In the integer columns (without '.') there are not any NaN values. So I thought I could make a copy of the dataframe when it contains strings and split the number by the '.' character. Because if the cells already have float numbers I could not get the number of decimal places because I could get something like this: 5.55 % 1 >> 0.550000000001
. I mean that sometimes python only prints a decimal approximation to the true decimal value of the binary approximation stored by the machine. Then I understand that is not possible to get the decimal values accurately.
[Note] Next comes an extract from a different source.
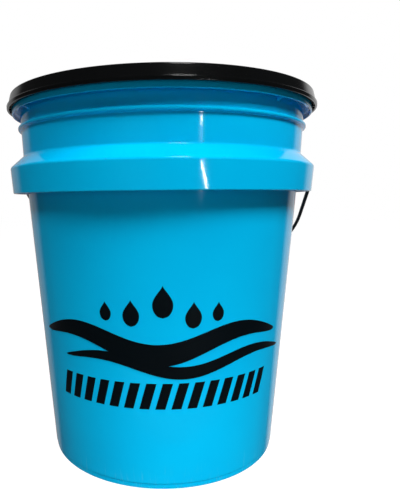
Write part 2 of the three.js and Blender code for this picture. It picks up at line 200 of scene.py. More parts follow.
rim_and_inside = [
    (NECK, 361.8, 0.5), (143.3, 362.9, 0.7), (143.2, 365.2, 0.9), (NECK - 0.3, RIM, 0.7),
    (BORE, RIM, 0.9), (BORE, 317.5, 3.0), (138.62, 303.5, 3.0), (128.9, BASE_HIGH, 4.0),
    (0, BASE_HIGH, 0)]
pail_outline = base_and_foot + body_and_apron + neck_and_bead + flange + rim_and_inside

# Polyethylene comes off the mould with a soft gloss, a faint cloudiness where the melt
# flowed, and fine rubbed marks near the foot where it is set down on rough ground. A
# pattern's scale is how many of its cells go to a metre: the clouds are about 70 mm wide
# and the rubbed marks about 2 mm, drawn out upwards.
hdpe, tree, shader, place = material("hdpe_moulded_cyan", 0.3, 1.54)
cloud = node(tree, "ShaderNodeTexNoise", {"Scale": 14.0, "Detail": 2.0}, {"Vector": place})
tint = node(tree, "ShaderNodeMix",
            {"data_type": "RGBA", 6: colour("#00B0E6"), 7: colour("#00BCEE")},
            {0: cloud.outputs[0]})
height = node(tree, "ShaderNodeSeparateXYZ", links={0: place})
near_foot = node(tree, "ShaderNodeMapRange",
                 {"From Min": 0.03, "From Max": 0.0, "To Min": 0.0, "To Max": 1.0},
                 {"Value": height.outputs["Z"]})
stretch = node(tree, "ShaderNodeMapping", {"Scale": (1.0, 1.0, 0.08)}, {"Vector": place})
scuffs = node(tree, "ShaderNodeTexNoise", {"Scale": 420.0, "Detail": 3.0, "Roughness": 0.7},
              {"Vector": stretch.outputs[0]})
rubbed = node(tree, "ShaderNodeMapRange", {"From Min": 0.56, "From Max": 0.72},
              {"Value": scuffs.outputs[0]})
worn = node(tree, "ShaderNodeMath", {"operation": "MULTIPLY"},
            {0: rubbed.outputs[0], 1: near_foot.outputs[0]})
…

There are no columns with all the values NaN
import pandas as pd
pd.set_option('precision', 15) # if > 15 the precision is not working well
df = pd.DataFrame({
'x':['5.111112222233', '5.111112222', '5.11111222223', '5.2227', '234', '4', '5.0'],
'y':['ÑKDFGÑKL', 'VBNVBN', 'GHJGHJ', 'GFGDF', 'SDFS', 'SDFASD', 'LKJ'],
'z':['5.0', '5.0', '5.0', '5.0', '3', '6', '5.0'],
'a':['5', '5', '5', '5', '3', '6', '9'],
'b':['5.0', '5.0', '5.0', '5.0', '3.8789', '6', np.nan],
})
df_str = df.copy(deep=True)
df = df.apply(lambda t: pd.to_numeric(t, errors='ignore', downcast='integer'))
precisions = {}
pd_precision = 0
# Float columns
for c in df.select_dtypes(include=['float64']):
p = int(df_str[c].str.rsplit(pat='.', n=1, expand=True)[1].str.len().max()) # always has one '.'
if p > pd_precision:
pd_precision = p
precisions[c] = p
# Integer columns
for c in df.select_dtypes(include=['int8', 'int16', 'int32', 'int64']):
precisions[c] = 0
# String and mixed columns
for c in df.select_dtypes(include=['object']): # or exclude=['int8', 'int16', 'int32', 'int64', 'float64']
precisions[c] = False
if pd_precision > 15:
pd_precision = 15
pd.set_option('precision', pd_precision) # pd_precision = 12
precisions # => {'x': 12, 'b': 4, 'z': 0, 'a': 0, 'y': False}
I know there is a Decimal class, but I believe I would lose all the benefits of performance of a pandas dataframes with floats.
Is there a better way to get the number of decimal places?